The selection and sampling of sediment is the first and crucial step in the
luminescence analysis. A luminescence age is a measure of the time since the
last sunlight exposure (or heating) event of the sediment. The reduction in
luminescence, usually by sunlight, must be related to a significant environmental
event (e.g. fault-generated colluvium, dune migration) for a luminescence age
to be meaningful. The luminescence dating of sediment that was exposed to little
or no light during a specific event will yield a spurious age.

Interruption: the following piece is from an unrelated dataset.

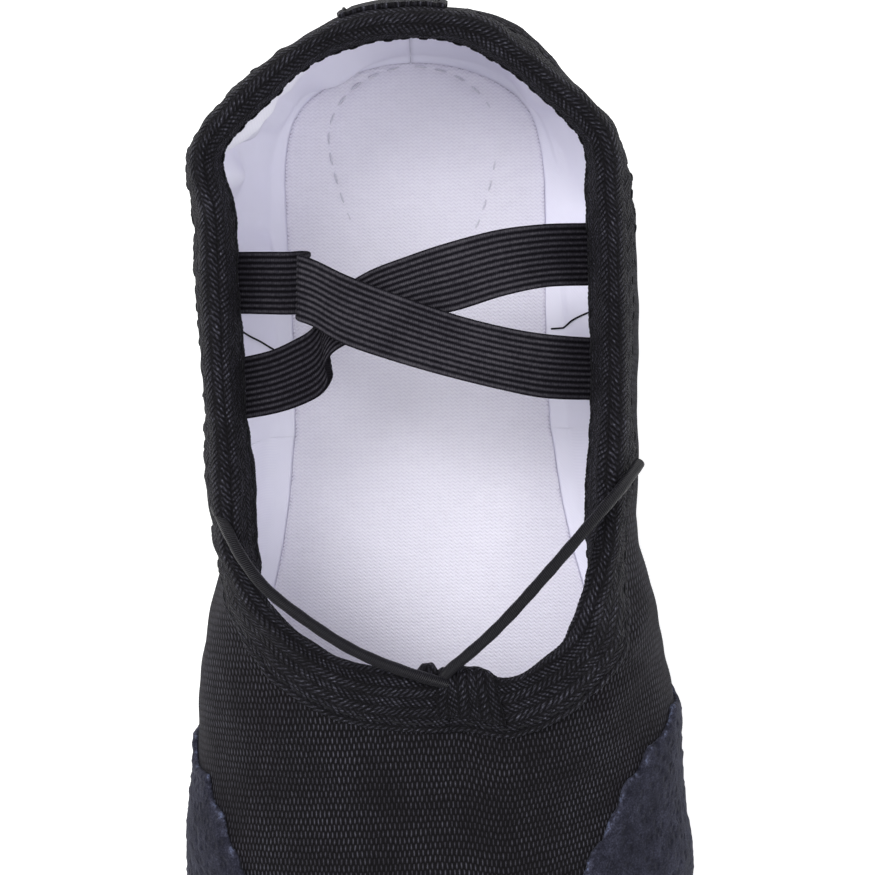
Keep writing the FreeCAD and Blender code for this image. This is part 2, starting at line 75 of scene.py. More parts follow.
# sole edge (x, y), low bulge (x, y, z), high bulge (x, y, z), rim (x, y, z)
STATIONS = [
    [(0.0, 116.8), (0.0, 120.4, 10.0), (0.0, 119.6, 40.0), (0.0, 115.0, 53.0)],        # heel
    [(12.6, 114.4), (14.6, 116.8, 10.0), (14.0, 116.4, 40.0), (12.6, 112.8, 52.6)],
    [(22.6, 107.4), (26.2, 108.8, 10.0), (26.9, 107.5, 39.5), (25.1, 103.8, 52.0)],
    [(25.6, 97.8), (34.0, 98.2, 9.5), (36.2, 96.9, 38.0), (33.4, 94.9, 50.6)],
    [(25.9, 84.0), (37.4, 84.5, 9.0), (38.9, 84.5, 36.0), (33.8, 84.0, 49.0)],
    [(25.4, 65.0), (38.0, 65.5, 9.0), (38.9, 65.5, 34.5), (33.7, 65.0, 47.5)],
    [(25.6, FOLD_Y), (37.8, FOLD_Y, 9.0), (38.0, FOLD_Y, 33.5), (33.2, FOLD_Y, 46.2)],
    [(25.7, FOLD_Y), (37.8, front_of_fold(9.0), 9.0),
     (37.4, front_of_fold(33.5), 33.5), (32.4, front_of_fold(45.8), 45.8)],
    [(27.6, 31.0), (38.6, 30.5, 9.0), (37.4, 25.5, 33.8), (31.1, 23.5, 45.2)],
    [(31.4, 14.0), (42.6, 14.0, 9.5), (40.6, 15.5, 34.3), (28.8, 17.0, 44.6)],
    [(38.2, -12.0), (48.0, -12.0, 11.0), (41.0, 2.0, 35.0), (25.0, 11.4, 43.6)],
    [(42.0, -42.0), (49.4, -43.0, 14.0), (34.2, -13.0, 36.5), (19.6, 7.0, 42.6)],      # widest
    [(38.6, -78.0), (46.0, -82.0, 18.0), (22.5, -35.0, 35.5), (12.8, 3.8, 41.9)],
    [(27.0, -104.5), (32.5, -109.5, 22.0), (12.0, -51.0, 33.6), (6.4, 2.7, 41.4)],
    [(0.0, -117.6), (0.0, -124.0, 24.0), (0.0, -56.0, 33.0), (0.0, 2.3, 41.2)],        # toe
]
REAR_FOLD, FRONT_FOLD, TOE = 6, 7, 14
# The slipper's two sides aren't quite alike: sideways shifts as (y, x shift) rows, halfway up
# the sides and at the rim, and a throat that reaches further forward on the +X side.
SIDE_LEAN = [(118.0, 0.0), (100.0, -1.0), (80.0, 1.0), (62.0, 1.2), (31.0, 0.9), (8.0, 0.5),
             (-5.0, 0.6), (-20.0, 0.6), (-60.0, 0.0)]
RIM_LEAN = [(118.0, 0.0), (104.0, -1.6), (96.0, -1.6), (80.0, -0.4), (62.0, -0.5), (48.0, -0.5),
            (28.0, -0.9), (18.0, -0.3), (10.0, 1.2)]
THROAT_DROP = 2.6
SIDE_RISE = 8.0
RIM_FROM, RIM_RISE = 30.0, 12.0
TOE_FROM, TOE_RUN = -20.0, 100.0
THROAT_X, THROAT_WIDTH = 3.0, 10.0
THROAT_Y, THROAT_RUN = 24.0, 14.0
PATCH_START = 9.7
PATCH_HEIGHT_RIGHT = [(9.7, 0.30), (10.1, 0.53), (10.7, 0.64), (11.2, 0.68), (12.0, 0.70), (14.0, 0.50)]
PATCH_HEIGHT_LEFT = [(9.7, 0.16), (10.1, 0.38), (10.6, 0.53), (11.1, 0.58), (12.0, 0.63), (14.0, 0.50)]
HEEL_PATCH = [(0.0, 115.8), (11.5, 112.0), (17.2, 102.5), (14.6, 88.0), (8.6, 77.0), (0.0, 73.0)]

LEFT_CORD = [(-35.6, 34.4, 45.0), (-33.8, 31.0, 48.6), (-31.2, 25.8, 50.6), (-27.4, 20.2, 49.2),
             (-21.6, 15.2, 47.6), (-13.4, 9.2, 46.6), (-5.0, 5.4, 45.8), (1.2, 3.2, 44.8), (4.0, 2.2, 42.8)]
RIGHT_CORD = [(37.0, 39.4, 45.2), (34.4, 36.2, 49.0), (29.4, 31.0, 50.8), (21.2, 22.0, 49.8),
              (12.6, 12.8, 48.2), (6.6, 7.6, 46.4), (3.0, 4.8, 44.6), (2.2, 3.2, 42.4)]

# Edges of the elastic straps, rear and front, from -X to +X. Each folds over itself once.
TOP_STRAP = [((-34.0, 78.1, 38.4), (-34.0, 67.5, 38.2)), ((-30.4, 78.1, 39.2), (-30.4, 67.4, 39.0)),
             ((-25.5, 77.9, 40.4), (-25.4, 67.1, 40.0)), ((-21.6, 77.7, 41.4), (-22.4, 66.9, 40.9)),
             ((-18.9, 77.7, 42.4), (-19.2, 66.8, 41.9)), ((-18.1, 77.4, 43.4), (-18.2, 66.4, 42.9)),
             ((-19.2, 77.0, 44.6), (-19.7, 65.9, 43.9)), ((-18.9, 76.7, 45.5), (-19.6, 65.5, 44.8)),
             ((-16.4, 75.6, 46.2), (-17.0, 64.3, 45.5)), ((-11.0, 72.8, 47.2), (-12.0, 61.2, 46.8)),
             ((-2.0, 69.0, 48.2), (-3.0, 57.8, 47.8)), ((7.0, 65.6, 48.6), (6.4, 54.8, 48.2)),
             ((15.4, 63.2, 47.8), (15.2, 52.4, 47.2)), ((22.0, 62.0, 44.4), (22.0, 51.0, 44.0)),
             ((30.2, 61.3, 39.2), (30.2, 50.5, 39.0)), ((34.0, 61.3, 38.4), (34.0, 50.5, 38.2))]
UNDER_STRAP = [((-34.0, 59.6, 38.4), (-34.0, 48.9, 38.2)), ((-30.2, 59.9, 39.1), (-30.2, 49.2, 38.9)),
               ((-25.0, 60.9, 40.0), (-24.6, 50.0, 39.8)), ((-20.8, 62.6, 40.6), (-20.0, 51.3, 40.5)),
               ((-18.2, 64.0, 41.0), (-16.6, 53.0, 41.2)), ((-16.6, 65.6, 41.6), (-14.9, 55.4, 42.2)),
               ((-15.4, 67.6, 42.2), (-15.2, 58.2, 43.2)), ((-13.4, 70.2, 43.0), (-13.4, 60.6, 43.4)),
               ((-8.0, 73.6, 44.0), (-6.0, 63.6, 44.2)), ((-1.0, 76.0, 45.2), (1.0, 65.4, 45.2)),
               ((6.0, 78.0, 46.2), (7.2, 66.4, 46.2)), ((14.6, 79.9, 46.4), (15.2, 68.6, 46.4)),
               ((22.4, 80.8, 43.8), (22.6, 70.0, 43.6)), ((30.2, 81.1, 39.4), (30.2, 70.3, 39.2)),
               ((34.0, 81.1, 38.4), (34.0, 70.3, 38.2))]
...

The preferred sediment for OSL dating has had > 1 hr sunlight exposure,
accumulated as relatively homogeneous stratigraphic unit, >30 cm thick and
has not undergone significant water-content variations or diagenetic changes
during burial. Selection of preferred sediment for a stratigraphic setting
often requires a sedimentary facies analysis that considers efficiency of solar
resetting of luminescence and bedding architecture with deposition. In many
sedimentary environments, particularly eolian and littoral, coarse-grained
(100-300 µm) quartz grains is preferred for dating; it is an abundant particle
size that is well solar reset. In other sedimentary settings the fine-grained
(4-11 µm) polymineral or quartz fraction is amenable for dating, particularly
for loess, colluvial, eusturine, and many lacustrine and fluvial environments.